To this end, a group of independent cable channels is working to create a programmatic marketplace where agencies and clients would be able to buy audiences across their respective channels.
The Independent Cable Network Consortium started two years ago in response to the desire from advertisers to do more programmatic buying on linear TV, said Liz Janneman, exec VP-network strategy, Ovation TV, a network dedicated to the arts.
Where bigger networks were able to invest their own resources into developing these types of automated systems, Janneman said many independents can't afford to build the infrastructure on their own.
There are over a dozen such networks in discussions regarding the consortium, including Ovation, Reelz Channel, Up TV, Aspire, WGN, Fuse, Weather, TV One and Pop. Any such platform won't be ready in time for this year's upfront selling season. The networks are currently in the process of establishing rules and guidelines with each other, with the hope of rolling out an offering by the end of the year.
Of course, given that discussions have been ongoing for two years, there's also the chance it won't materialize.
"This is really about automated buying and using data to find audiences" rather than a response to the recent noise surrounding the dissolution of smaller TV channels, Janneman said.
Bill Rosolie, who leads ad sales at Reelz, said, "when programmatic came around, the data showed our audiences' worth."
Still, it's hard to ignore the pressure these networks are facing. It's always been a challenge for smaller networks to find an audience for their programming, but with the sheer amount of original programming on not only TV but streaming and digital services, this feat has become that much more difficult.
Ovation, for example, averages 78,000 viewers on any given night and is available in just 40% of pay-TV households.

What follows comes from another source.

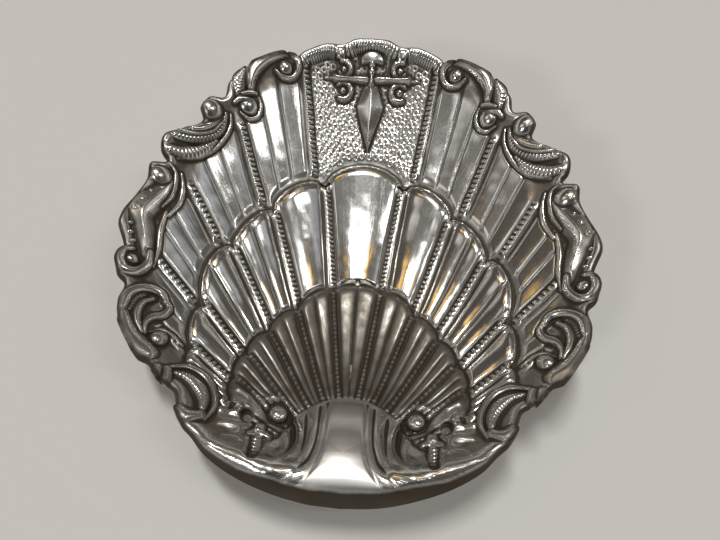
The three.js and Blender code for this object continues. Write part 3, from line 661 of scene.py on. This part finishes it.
def cross_relief(grid):
    """A sword cross: a kite-shaped blade, a sharp-ridged bar with curled ends, and a capped hilt."""
    window = grid.window((-13, 26), (13, 51))
    x, y = grid.x[window] - CROSS_X, grid.y[window]
    ys, widths = zip(*BLADE)
    half_width = np.interp(y, ys, widths)
    outside = np.where((y > ys[0]) & (y < ys[-1]), np.abs(x) - half_width, 9.0)
    panel = -GROOVE_DEPTH
    blade = panel + 0.25 + 1.25 * unit(1 - np.abs(x) / np.maximum(half_width, 0.2))
    grid.lay(window, outside, blade, 0.7, 0.3)
    for side in (-1, 1):
        for over, size in ((1, 1.75), (-1, 2.1)):
            middle = (CROSS_X + side * CURL_X, CROSS_Y + over * (size + 0.25))
            start = 0.5 - 0.18 * over if side < 0 else 0.18 * over
            curl = spiral(middle, start, side * over * 0.72, size, size * 0.75)
            band(grid, curl, [0.5, 0.75, 0.7, 0.6, 0.45], 0.75, panel + 0.35, moat=0.6)
            ball(grid, *middle, 0.75, 0.45, panel + 0.2, 0.3, 0.15)
        tip = [(CROSS_X + side * 7.8, CROSS_Y), (CROSS_X + side * 11, CROSS_Y - 0.3)]
        band(grid, tip, [0.6, 0.2], 0.5, panel + 0.3, True)
    bar = [(CROSS_X - BAR_HALF, CROSS_Y), (CROSS_X, CROSS_Y + 0.1), (CROSS_X + BAR_HALF, CROSS_Y)]
    band(grid, bar, [1, 0.75, 0.85, 0.75, 1], 1.2, panel + 0.35, True, moat=0.6)
    hilt = [(CROSS_X, CROSS_Y - 0.8), (CROSS_X, HILT_TOP_Y)]
    band(grid, hilt, [0.9, 0.55, 0.6, 1.4], 1, panel + 0.35, True)
    window = grid.window((-4, 46), (5, 51))
    x, y = grid.x[window] - CROSS_X, grid.y[window] - CAP_Y
    share = np.hypot(x / 2.8, y / 2.1)
    outside = np.maximum(2 * (share - 1), -y - 0.25 * np.abs(x))
    grid.lay(window, outside, 0.2 + 0.4 * dome(share), 0.5, 0.25)
    ball(grid, CROSS_X, 45.3, 0.8, 0.5, panel + 0.9, 0.2, 0.1)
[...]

"They are an efficiency play, but the role of digital is starting to do a lot of the work some of the long-tail cable networks once did," said Lauren Israel, senior VP, managing partner-integrated investment, UM. "We are prioritizing our reach against some of the larger scale TV networks and then we let digital do the work of the smaller channels."
And as more skinny bundles and IP-enabled pay-TV services emerge, there's expected to be a thinning of cable channels. Over the last year, we have already seen Participant Media's Pivot channel go dark, and NBC Universal announced it would shutter the linear channels of Esquire Network and Cloo. Not to mention the looming question over the fate of Viacom's lower-tier networks as it refocuses its efforts on just six of its channels.
Israel said if additional smaller networks disappeared it wouldn't "make an impact on our media plans."
While lower-tier cable networks owned by bigger media companies have more leverage, independents have little negotiating power. It is worth noting, however, that it costs significantly less for distributors to carry these channels than networks like ESPN. So skinnier bundles can appear meatier without drastically increasing the cost to the consumer. This is how Pop, a joint venture between CBS and Lionsgate, for example, has found its way on Hulu's new live TV service, as well as a similar offering from YouTube.
But skinny bundles may not be the biggest threat to niche cable networks. Reelz's Rosolie believes a more meaningful threat will be if more ad supply enters the marketplace from the likes of the Netflixs of the world.
The ICNC is an attempt to plan for a future when more supply comes to the marketplace and digital gets its act together, he said.
Ultimately, smaller cable networks are looking to change the perception that larger ratings are worth more and that niche channels only serve as an efficiency play.
A programmatic marketplace would allow these channels to charge more than they normally could for their inventory, while still remaining more cost-friendly than larger networks, Rosolie said.
"At some point, advertisers are going to stop paying more for less; we can be part of the solution while driving premium pricing for us," he said.
Dentsu's Law said a programmatic marketplace for these networks would allow for one-stop shopping and help those channels create some leverage for themselves.
Of course, it would also likely drive up prices for these networks, which will certainly be a turnoff for plenty of ad buyers.
"I have no problem securing inventory on any of these networks; there isn't a lack of inventory," said Gibbs Haljun, managing director-media investment, GroupM. "So I don't need an automated portfolio."
"When we talk about light TV audiences or niche audiences we don't plan our media in a vacuum," he added. "We can reach certain audiences in digital or event print…Just because you have smaller networks grouped together doesn't mean they will deliver the audience we are looking for or have the distribution we need."